The final scene of Hofer's death (which does not take place on the stage, only the shots being heard from outside) is very simple and impressive, lie makes a touching speech to the priest who attends him and to his captive countrymen, and sends a message to his wife that his children are not to be called orphans whilst their second father lives in the Palace at Vienna. It is well to know that Hofer's confidence in his beloved Emperor was justified, for he gave shelter and education to the widow and her children, dowered the girl and ennobled the son.
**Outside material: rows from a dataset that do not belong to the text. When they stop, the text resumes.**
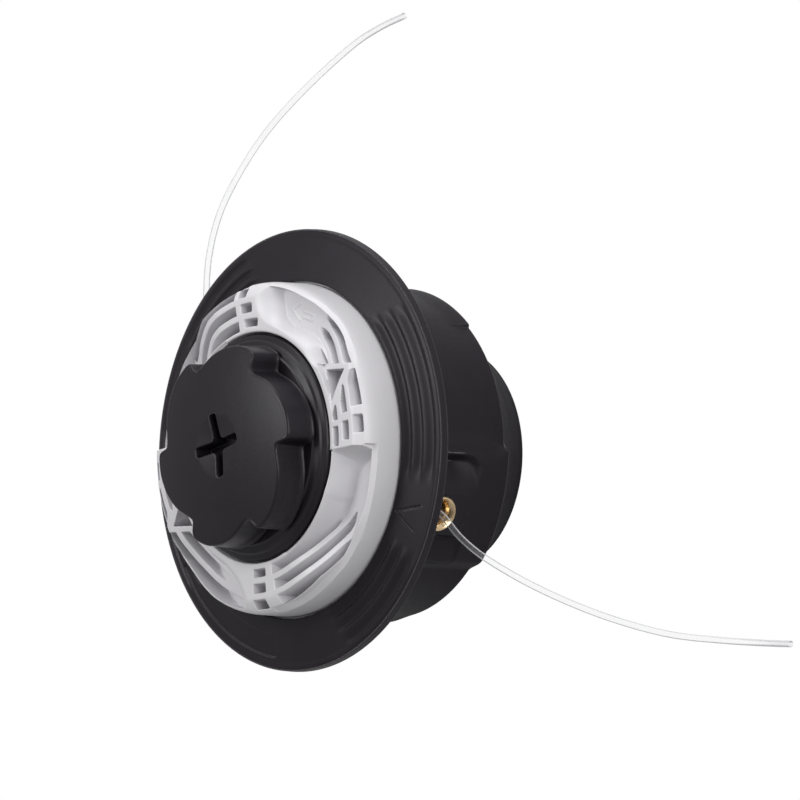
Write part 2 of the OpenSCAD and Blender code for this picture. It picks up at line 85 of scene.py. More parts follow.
def plastic(name, colour, rough, grain=900.0, grain_bump=0.10, mottle=0.06, spec=0.5,
            wave_bump=0.0, edge=0.0003, rough_var=0.06, tint=None, sub=0.0, painted_edge_highlight=None, painted_highlight_width=0.0004, painted_highlight_from=0.985):
    """Moulded plastic: faint mottling of the colour, a fine spark texture, rounded edges, and a painted highlight that
    lightens the colour along edges.
    """
    mat = bpy.data.materials.new(name)
    mat.use_nodes = True
    nt = mat.node_tree
    bsdf = nt.nodes["Principled BSDF"]
    bsdf.inputs["Specular IOR Level"].default_value = spec
    bsdf.inputs["IOR"].default_value = 1.5
    if sub:
        bsdf.inputs["Subsurface Weight"].default_value = sub
        bsdf.inputs["Subsurface Radius"].default_value = (1.0, 0.95, 0.9)
        bsdf.inputs["Subsurface Scale"].default_value = 0.0012
    co = node(nt, "ShaderNodeTexCoord", (-1400, 0))
    big = node(nt, "ShaderNodeTexNoise", (-1100, 200), Scale=70.0, Detail=3.0, Roughness=0.55)
    fine = node(nt, "ShaderNodeTexNoise", (-1100, -60), Scale=grain, Detail=2.0, Roughness=0.5)
    wave = node(nt, "ShaderNodeTexNoise", (-1100, -320), Scale=28.0, Detail=1.0, Roughness=0.4)
    for t in (big, fine, wave):
        nt.links.new(co.outputs["Object"], t.inputs["Vector"])
    ramp = node(nt, "ShaderNodeValToRGB", (-800, 220))
    dark = [c * (1 - mottle) for c in colour]
    light = [min(1, c * (1 + mottle)) for c in colour]
    if tint:
        light = [min(1, a * b) for a, b in zip(light, tint)]
    ramp.color_ramp.elements[0].position = 0.32
    ramp.color_ramp.elements[1].position = 0.68
    ramp.color_ramp.elements[0].color = dark + [1]
    ramp.color_ramp.elements[1].color = light + [1]
    nt.links.new(big.outputs["Fac"], ramp.inputs["Fac"])
    # painted highlight: the base colour is lightened along edges, where the bevelled normal turns away from the true
    # normal
    if painted_edge_highlight:
        round_n = node(nt, "ShaderNodeBevel", (-1100, 560))
        round_n.samples = 5
        round_n.inputs["Radius"].default_value = painted_highlight_width
        geo = node(nt, "ShaderNodeNewGeometry", (-1100, 420))
        dot = node(nt, "ShaderNodeVectorMath", (-900, 500))
        dot.operation = "DOT_PRODUCT"
        nt.links.new(round_n.outputs["Normal"], dot.inputs[0])
        nt.links.new(geo.outputs["Normal"], dot.inputs[1])
        highlight_mask = node(nt, "ShaderNodeMapRange", (-700, 500))
        highlight_mask.inputs["From Min"].default_value = painted_highlight_from
        highlight_mask.inputs["From Max"].default_value = 0.88
        nt.links.new(dot.outputs["Value"], highlight_mask.inputs["Value"])
        mix = node(nt, "ShaderNodeMix", (-480, 380))
        mix.data_type = "RGBA"
        for sock in mix.inputs:
            if sock.name == "B" and sock.type == "RGBA":
                sock.default_value = (*painted_edge_highlight, 1)
        nt.links.new(highlight_mask.outputs["Result"], mix.inputs[0])
        nt.links.new(ramp.outputs["Color"], [k for k in mix.inputs if k.name == "A" and k.type == "RGBA"][0])
        nt.links.new([k for k in mix.outputs if k.type == "RGBA"][0], bsdf.inputs["Base Color"])
    else:
        nt.links.new(ramp.outputs["Color"], bsdf.inputs["Base Color"])
    rr = node(nt, "ShaderNodeMapRange", (-800, -40))
    rr.inputs["From Min"].default_value = 0.3
    rr.inputs["From Max"].default_value = 0.7
    rr.inputs["To Min"].default_value = max(0.02, rough - rough_var)
    rr.inputs["To Max"].default_value = min(1.0, rough + rough_var)
    nt.links.new(fine.outputs["Fac"], rr.inputs["Value"])
    nt.links.new(rr.outputs["Result"], bsdf.inputs["Roughness"])
    bump = node(nt, "ShaderNodeBump", (-500, -200))
    bump.inputs["Strength"].default_value = grain_bump
    bump.inputs["Distance"].default_value = 0.0002
    nt.links.new(fine.outputs["Fac"], bump.inputs["Height"])
    last = bump
    if wave_bump:
        b2 = node(nt, "ShaderNodeBump", (-300, -360))
        b2.inputs["Strength"].default_value = wave_bump
        b2.inputs["Distance"].default_value = 0.001
        nt.links.new(wave.outputs["Fac"], b2.inputs["Height"])
        nt.links.new(last.outputs["Normal"], b2.inputs["Normal"])
        last = b2
    if edge:
        bev = node(nt, "ShaderNodeBevel", (-760, -420))
        bev.samples = 4
        bev.inputs["Radius"].default_value = edge
        nt.links.new(bev.outputs["Normal"], bump.inputs["Normal"])
    nt.links.new(last.outputs["Normal"], bsdf.inputs["Normal"])
    return mat


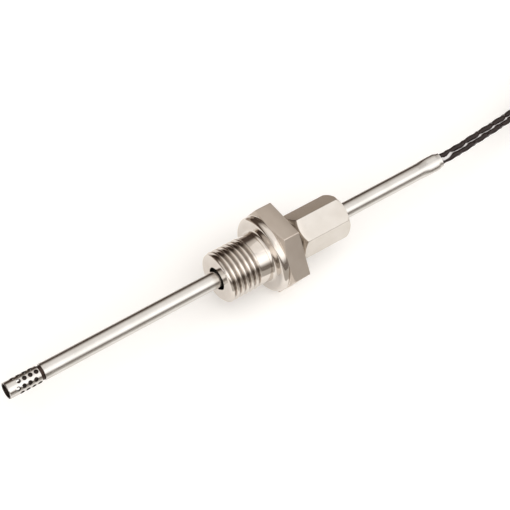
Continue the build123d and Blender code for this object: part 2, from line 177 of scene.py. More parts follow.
def hank_end(first, sign):
    """Points round one end of the hank; first and the next slot set where the turn moves."""
    # A smooth line through control points on a circle runs a little inside them.
    step = math.pi / END_POINTS
    widen = 1.0 / (0.75 + 0.25 * math.cos(step))
    start = FIRST_MOVE - MOVE_STEP * first
    points = []
    for index in range(1, END_POINTS):
        angle = index * step
        radius, layer = SLOTS[first]
        if sign < 0:
            moved = eased((index / END_POINTS - start) / MOVE_LENGTH)
            radius += moved * (SLOTS[first + 1][0] - radius)
            layer += moved * (SLOTS[first + 1][1] - layer)
        middle = HANK_END if sign > 0 else HANK_START
        x = middle + sign * widen * radius * math.sin(angle)
        points.append(hank_point(x, sign * widen * math.cos(angle), radius, layer))
    return points


def hank_run(slot, sign):
    """Points along one straight side of the hank."""
    points = []
    for index in range(RUN_POINTS + 1):
        share = index / RUN_POINTS
        x = HANK_START + HANK_RUN * (share if sign > 0 else 1.0 - share)
        points.append(hank_point(x, sign, *SLOTS[slot]))
    return points


def hank_turns():
    """Control points of the hank: seven turns and one last straight side."""
    points = []
    for turn in range(len(SLOTS) - 1):
        points += hank_run(turn, 1) + hank_end(turn, 1) + hank_run(turn, -1) + hank_end(turn, -1)
    return points + hank_run(len(SLOTS) - 1, 1)


def smooth_line(name, points, steps):
    """Points along the smooth spline that has the route's points as its control points."""
    curve = bpy.data.curves.new(name, "CURVE")
    curve.dimensions = "3D"
    curve.resolution_u = steps
    spline = curve.splines.new("NURBS")
    spline.points.add(len(points) - 1)
    for control, point in zip(spline.points, points):
        control.co = (*mm(*point), 1.0)
    spline.order_u = 3
    spline.use_endpoint_u = True
    guide = bpy.data.objects.new(name, curve)
    bpy.context.collection.objects.link(guide)
    bpy.context.view_layer.update()
    line = bpy.data.meshes.new_from_object(guide)
    found = [vertex.co.copy() for vertex in line.vertices]
    bpy.data.objects.remove(guide)
    bpy.data.curves.remove(curve)
    bpy.data.meshes.remove(line)
    return found


def carried_frames(line, side_way):
    """Distance run, tangent and a side direction at each point, carried along without twist."""
    frames = []
    run = 0.0
    side = side_way.normalized()
    for index, point in enumerate(line):
        before = line[max(index - 1, 0)]
        after = line[min(index + 1, len(line) - 1)]
        tangent = (after - before).normalized()
        side = (side - side.dot(tangent) * tangent).normalized()
        if index:
            run += (point - before).length
        frames.append((run, tangent, side))
    return frames


def add_tube(vertices, faces, centres, frames, radius, sides):
    """Closed round tube along the centres, added to the lists; radius may be one per centre."""
    first = len(vertices)
    radii = radius if isinstance(radius, list) else [radius] * len(centres)
    for centre, (_, tangent, side), thick in zip(centres, frames, radii):
        other = tangent.cross(side)
        for corner in range(sides):
            angle = 2 * math.pi * corner / sides
            vertices.append(centre + thick * (math.cos(angle) * side + math.sin(angle) * other))
    for ring in range(len(centres) - 1):
        for corner in range(sides):
            a = first + ring * sides + corner
            b = first + ring * sides + (corner + 1) % sides
            faces.append((a, b, b + sides, a + sides))
    last = first + (len(centres) - 1) * sides
    faces.append(tuple(first + corner for corner in reversed(range(sides))))
    faces.append(tuple(last + corner for corner in range(sides)))


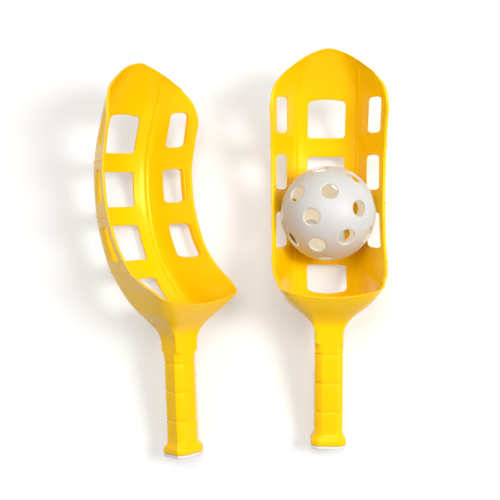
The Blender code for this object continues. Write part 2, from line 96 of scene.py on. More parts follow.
TIP_ARC = [(-14.4, 238.5), (0.0, 242.4), (14.4, 238.5), (23.8, 233.0), (35.4, 224.2),
           (42.6, 217.5), (48.5, 208.2), (50.4, 203.0), (51.6, 199.0)]
LIP_END = 45.0
TIP_START = 200.2
TIP_END = 242.4
# the point of the tip's arc, in X and distance, where the grid's last row meets the rim
TIP_CORNER = (42.6, 217.5)
# how far the side walls reach before they are trimmed: at the lip, along the trough, and the
# run between the two, with the rounding at their front
LIP_REACH = 85.2
WALL_REACH = 78.0
REACH_RUN = 30.0
OPEN_ROUNDING = 14.0
# the bowl's bottom: its distance, and the share of its width at each depth below that
BOWL_START = 14.0
BOWL_DISH = ((0.9, 0.8), (0.7, 1.6), (0.4, 2.2))
# where the handle's columns have turned into the body's, and the number of the rim on the neck
BLEND_END = 26.0
NECK_RIM = 2.75
# least wall inside between the last window and the rim, and the run over which the tip's rim
# turns from level to square with the wall
RIM_MARGIN = 1.2
RIM_EASE = 15.0

# windows: ends along the trough and edges across it, with their corners' radius and the run
# of the arched and the bowed end
WINDOW_CORNER = 3.0
WINDOW_BEND = 6.0
CENTRE_ROWS = ((67.6, 99.4), (116.6, 148.4), (165.6, 197.4))
CENTRE_HALF = 16.9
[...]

The play closes with a speech from the old carrier when the fatal shot is heard, which, as he says, "has blown out the light of a life which shone as a star over the whole land of Tyrol." He vows solemnly to ply his trade no more ; but, if life and freedom are granted him, to spend the rest of his days wandering from village to village in his native land, tolling the church-bell in each one to call the people together to pray with him in memory of his departed friend and hero.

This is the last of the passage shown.